The current Ukrainian leadership, like the previous authorities, express interest in regional cooperation with neighbouring countries, especially Poland, for example, on the construction of the Via Carpatia route, the E40 waterway (to connect the Black and Baltic seas), and in LNG imports from the U.S. through Poland. In August 2019, Ukraine signed a tripartite memorandum with Poland and the U.S. concerning energy cooperation. However, the Ukrainian authorities consider the project of a Ukraine-EU Energy Bridge, lobbied for by their predecessors during Poroshenko’s presidency, to be off the table.


Despite the lack of progress in negotiations with Russia on the situation in Donbas, resolving the conflict will remain a priority of Ukrainian foreign policy. Ukraine will continue bilateral talks with Russia, as well as those under the Normandy Format and the Trilateral Contact Group in Minsk. If these formats prove to be ineffective, it will seek new ones, possibly with the participation of the U.S. Zelensky will try to achieve further short-term successes (e.g., exchange of prisoners), but it is unlikely that he will agree to the Russian conditions for the Donbas elections, insisting on the withdrawal of Russian troops and full control of the Ukrainian border with Russia. For this reason, the Russian authorities will probably try to halt the negotiations while shifting the blame for “sabotaging” the Minsk agreements to the Ukrainian authorities.

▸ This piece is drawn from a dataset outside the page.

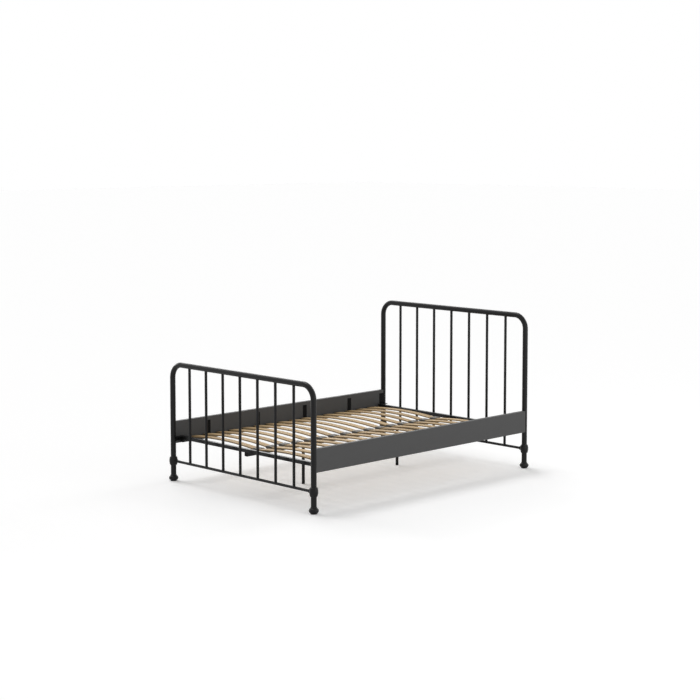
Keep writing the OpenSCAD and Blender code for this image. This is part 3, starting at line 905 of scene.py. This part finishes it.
@dataclass
class Studio:
    """Pale floor, soft light and the camera, whose lens and sensor are in millimetres."""

    floor_half: float = 60.0
    floor_colour: Colour = (0.97, 0.97, 0.97, 1.0)
    bounce_colour: Colour = (0.7, 0.7, 0.7, 1.0)
    glow: float = 0.2
    sky: float = 0.32
    lamps: tuple[Lamp, ...] = LAMPS
    softboxes: tuple[Softbox, ...] = SOFTBOXES
    lens: float = 83.47
    sensor: float = 36.0
    shift: float = 0.1
    farthest: float = 200.0
    place: Triple = (8.154, -8.007, 2.364)
    azimuth: float = 45.60
    elevation: float = 4.87

    def floor(self) -> None:
        """Lays the floor, white where nothing shades it."""
        r = self.floor_half
        mesh = bpy.data.meshes.new("studio_floor")
        mesh.from_pydata([(-r, -r, 0), (r, -r, 0), (r, r, 0), (-r, r, 0)], [], [(0, 1, 2, 3)])
        slab = add_object("studio_floor", mesh)
        material = bpy.data.materials.new("studio_floor")
        material.use_nodes = True
        tree = material.node_tree
        tree.nodes.clear()
        graph = Graph(tree)
        matt = graph.node("ShaderNodeBsdfDiffuse")
        matt.inputs["Color"].default_value = self.floor_colour
        bounce = graph.node("ShaderNodeBsdfDiffuse")
        bounce.inputs["Color"].default_value = self.bounce_colour
        glow = graph.node("ShaderNodeEmission")
        glow.inputs["Strength"].default_value = self.glow
        bright = graph.node("ShaderNodeAddShader")
        graph.feed(bright.inputs[0], glow.outputs[0])
        graph.feed(bright.inputs[1], matt.outputs[0])
        chosen = graph.node("ShaderNodeMixShader")
        graph.feed(chosen.inputs[0], graph.seen())
        graph.feed(chosen.inputs[1], bounce.outputs[0])
        graph.feed(chosen.inputs[2], bright.outputs[0])
        end = graph.node("ShaderNodeOutputMaterial")
        graph.feed(end.inputs["Surface"], chosen.outputs[0])
        mesh.materials.append(material)

    def light(self) -> None:
        """Sets the even sky and the soft lamps."""
        world = bpy.data.worlds.new("studio_sky")
        bpy.context.scene.world = world
        world.use_nodes = True
        tree = world.node_tree
        tree.nodes.clear()
        graph = Graph(tree)
        strength = graph.plus(self.sky, graph.times(graph.seen(), 1.0 - self.sky))
        back = graph.node("ShaderNodeBackground")
        back.inputs["Color"].default_value = WHITE
        graph.feed(back.inputs["Strength"], strength)
        end = graph.node("ShaderNodeOutputWorld")
        graph.feed(end.inputs["Surface"], back.outputs[0])
        for lamp in (*self.lamps, *self.softboxes):
            lamp.build()

    def camera(self) -> None:
        """Places the camera."""
        level = 90  # tilt in degrees of a camera that looks at the horizon
        data = bpy.data.cameras.new("studio_camera")
        data.lens = self.lens
        data.shift_y = -self.shift
        data.sensor_width = self.sensor
        data.clip_end = self.farthest
        made = add_object("studio_camera", data)
        made.location = self.place
        tilt, turn = math.radians(level - self.elevation), math.radians(self.azimuth)
        made.rotation_euler = (tilt, 0.0, turn)
        bpy.context.scene.camera = made

    def build(self) -> None:
        """Builds the floor, light and camera."""
        bpy.context.scene.view_settings.view_transform = "Standard"
        self.floor()
        self.light()
        self.camera()
        log.info("built the studio")


def main() -> None:
    """Dresses the bed, builds the added pieces and the studio."""
    logging.basicConfig(level=logging.INFO, format="%(name)s: %(message)s")
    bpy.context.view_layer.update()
    finishes = Finishes(Library())
    Dressing(finishes).dress()
    for end in End:
        SpindleWelds(end, finishes).build()
    Studio().build()


if __name__ == "__main__":
    main()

Ukraine will continue its policy of integration with NATO and the EU. In the short to medium term, however, due to the economic effects of the COVID-19 pandemic, the pace of Ukraine's implementation of the provisions of the Association Agreement and sectoral integration with the EU may slow down. This may result in postponing talks on the renegotiation of the terms of trade cooperation with the EU and the conclusion of the ACAA, as well as limit Ukraine’s participation in NATO and EU initiatives (e.g., NATO exercises, EU Green Deal). The pandemic-induced economic crisis in Ukraine also may prevent the country from implementing infrastructure and energy projects with its neighbours, including Poland.